Monday, October 21, 2013

Wakefield Mysteries and Post-Production Discussion



I attended The Wakefield Mysteries and Doug’s Post-Production Discussion.
The Wakefield Mysteries was a creative reworking of Medieval Drama which took the audience through highlights of the Christian story, from Creation to the birth of Jesus.  The short plays each taught a Biblical story in a way that would have been instructive to the medieval playgoers, especially those who were illiterate.  At the same time, though, they expanded on the stories with humorous characters and theatrical fun.
            The creation story, presented with artistic banners, captured the medieval flavor and thrust the audience into that frame of mind.  The next scene, the Fall of Lucifer, continued the story, with Lucifer’s pride and its disastrous effects clearly staged as an attempted climb onto the mountain of God and a devastating fall from Heaven.  An excellently choreographed dance showed the newly formed band of demons at its most dastardly.  The Garden of Eden scene also made excellent use of dance.  Adam and Eve performed a beautiful dance piece to describe the joy of their newly created life.  After their Fall, they again attempted the dance, this time falling and taking on grotesque positions in place of the graceful ones from before.  The dance made it quite clear that their sin had ruined even their relationship with each other.  Throughout these opening scenes, the Christian theology came through clearly, as did the medieval emphasis on sin.
The Cain and Abel scene included a certain subversive air, making us rather pity Cain than despise him.  His complaints about giving a sacrifice to a far-off God seemed a bit too fitting, considering the aloof position of the Trinity at the upper left of the stage, never involved directly in the action below.  These plays, performed mainly while Catholicism held sway, might have been different had the later Protestant emphasis on free grace and a personal God been in effect.  The next scene broke the tension, though, with a hilarious interaction between Noah (played by a female) and his wife (played by a male).  This scene played on the husband-wife power struggle, a farcical arrangement of what we saw in “The Wyf’s Tale.”  In this case, the husband won.  

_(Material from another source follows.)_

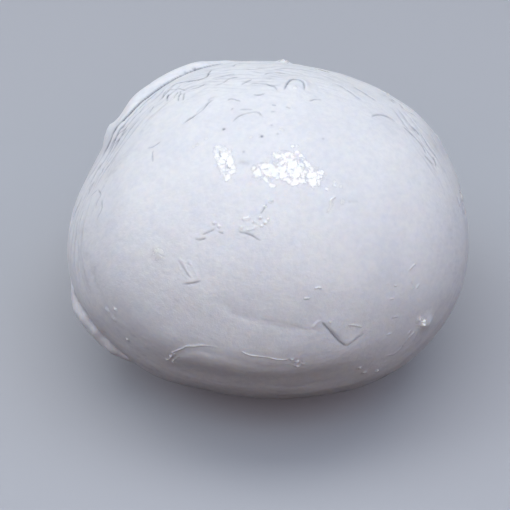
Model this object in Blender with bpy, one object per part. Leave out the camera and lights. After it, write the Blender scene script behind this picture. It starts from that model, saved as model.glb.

The next act opened with a startling, even horrific story: that of Abraham’s near-sacrifice of his son Isaac.  It emphasized God’s purpose of testing Abraham, yet again made God seem aloof and even cruel.  Of course, there is no comfortable way to tell this story.  Next, the scene shifted to Moses and the Exodus, with a modern-feeling representation of the plagues.  Finally, the story shifted to the New Testament: the Annunciation to a picture-perfect Virgin Mary and the reaction of poor Joseph.  The emphasis on Mary (and her virginity within marriage) again makes sense in light of the Catholic setting, but would have been expunged in later Protestant forms.  
For the last scene, the three shepherds were depicted, fittingly enough, as the down-and-out of today’s world.  This makes sense both in light of the Biblical setting, where shepherds really were on the outskirts of society, and the medieval setting, in which the Wakefield Master makes them complain about the powers that be.  These lowly citizens become the first to witness the nativity.  They also engage in the humorous sheep-retrieval.
The whole play gave me a sense of how it might have felt to watch the original plays.  I was amazed at how it incorporated both humor and deep theological probings.  In fact, it rather bothered me at times – I wished that, at least at the end with the Incarnation, the Trinity would leave its far-off position on the top of the mountain and show some tangible love to mankind.  I wonder how much that concept of a distant God represents the medieval view.  The fact that the play made me think so hard convinced me that it was more than just a “merry romp” or pure entertainment.  At the same time, I loved the dancing, the jokes, and the farce, and their blend with the deeper themes felt at once medieval and contemporarily appropriate.  I imagine that this two-fold experience of depth and fun was part of the original setting as well.  The performance seemed to translate the best of the medieval experience (save perhaps the beer) to the modern setting, and I thoroughly enjoyed the chance to participate.  Watching it enhanced my sense of connection with the people of that time.  During the discussion with Doug afterwards, even further connections came to light, proving once again the power of art to speak to people and to connect them.